The suspect was immediately identified as Cabrera, and while he fled the scene, he subsequently turned himself in to authorities. He was jailed on suspicion of first-degree murder, first-degree assault, prohibited use of weapons and reckless endangerment.
What happened? CBS4 floated the theory of a "love triangle," reporting, "Some of those close to Cabrera said that he wanted a relationship with his step-daughter and wanted to get rid of her boyfriend."
Similar claims are absent from coverage by the Glenwood Springs Post Independent, but plenty of other grabby material surfaced. Amid comments of surprise that Cabrera might be capable of such an act was this observation from an El Horizonte worker: "It's like the devil possessed him."

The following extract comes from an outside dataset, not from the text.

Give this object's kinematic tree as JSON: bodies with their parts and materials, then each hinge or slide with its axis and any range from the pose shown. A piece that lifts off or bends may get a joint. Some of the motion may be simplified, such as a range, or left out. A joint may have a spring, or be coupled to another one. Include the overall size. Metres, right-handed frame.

In the weeks and months that followed, a judge in the case issued a protective order in the case following reports that Cabrera's wife had allegedly offered money to Menjivar's family. But it wasn't until a preliminary hearing in February that some of the most intriguing information emerged.
A fine report in the Aspen Daily News quotes a couple of witnesses who said Cabrera began threatening to kill Menjivar if he didn't end his relationship with Trejo a couple of weeks prior to the shooting.

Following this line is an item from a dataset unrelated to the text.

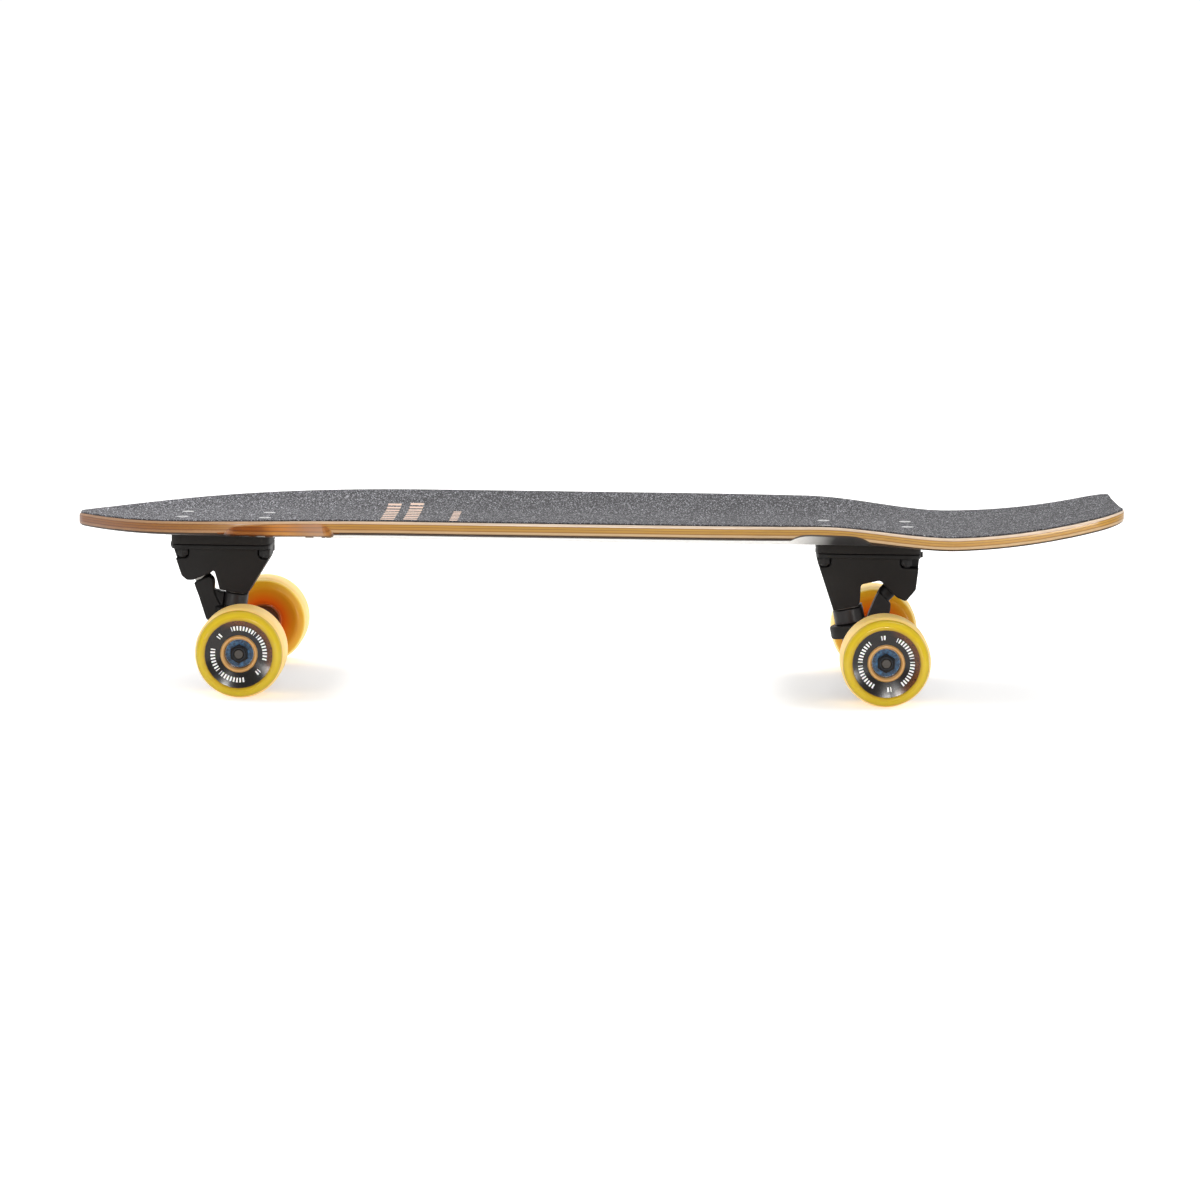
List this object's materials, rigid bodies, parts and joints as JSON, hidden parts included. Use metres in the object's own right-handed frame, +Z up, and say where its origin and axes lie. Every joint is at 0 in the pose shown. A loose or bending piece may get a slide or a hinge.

News reporter Nelson Harvey also captures the conflicted loyalties that tore at Trejo as she took the stand.
When Deputy District Attorney Scott Turner first asked Trejo who shot her, she replied, "I couldn't see. It was too dark outside."
Later, during cross-examination, defense attorney Colleen Scissors asked about a moment when "Douglas and your dad fell off the embankment down to the lower parking lot," and Trejo didn't contradict her.

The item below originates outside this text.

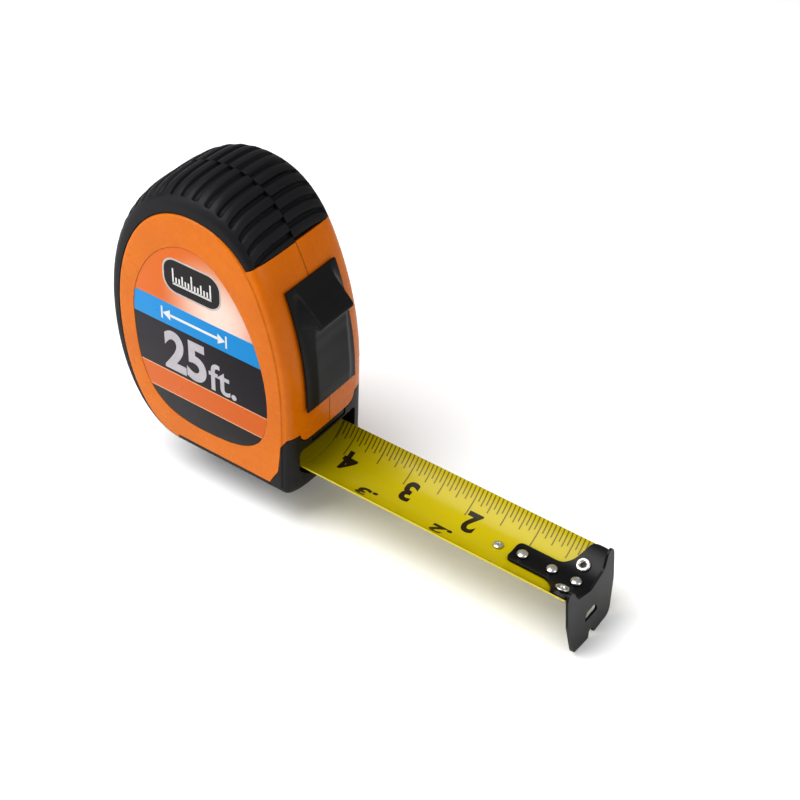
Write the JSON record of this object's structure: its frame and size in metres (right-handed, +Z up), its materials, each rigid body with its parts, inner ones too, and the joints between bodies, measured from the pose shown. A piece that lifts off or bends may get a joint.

This exchange provided Turner with an opening. When he got his next chance to quiz Trejo, he's quoted as saying, "I need to be clear: Is there any doubt as we sit here today that your father was the one who shot you and killed your boyfriend?"
"I'm telling you that I couldn't see very well," Trejo answered.
"But you agreed that your father and Douglas had tumbled down the embankment?" Turner asked.
"Yes," she replied.
"So it was your father who shot you and killed your boyfriend. Is that correct?"
"Yes," Trejo said.
No surprise that the court found there was enough evidence to put Cabrera on trial -- but before such a proceeding took place, he reached a plea agreement with prosecutors. In exchange for the dropping of a first-degree murder charge, the Post-Independent reports, he pleaded guilty to second-degree murder, which offered a sentencing range of between sixteen and 48 years.
Before 9th District Judge Denise Lynch, Cabrera and his supporters lobbied for punishment on the low end of the scale. As noted by the Post Independent, Cabrera insisted that he'd only wanted to talk with Menjivar and Trejo and had opened fire in self-defense. He also expressed his remorse to Menjivar's family and offered to foot the $10,000 bill to send his body back to El Salvador.
Trejo also testified on his behalf. "I'm no one to judge," she said at the sentencing hearing. "Despite what happened, he is always going to be my dad. Even though I miss Douglas, we also miss our dad."
Judge Lynch doesn't seem to have been especially persuaded by these pitches. She expressed doubt that Cabrera only wanted to talk given that he'd brought a gun with him -- one that he completely unloaded on Menjivar and Trejo. As such, she handed him a thirty-year sentence, of which he's served just over a year. He'll be eligible for parole after serving 75 percent of it: 22-and-a-half years.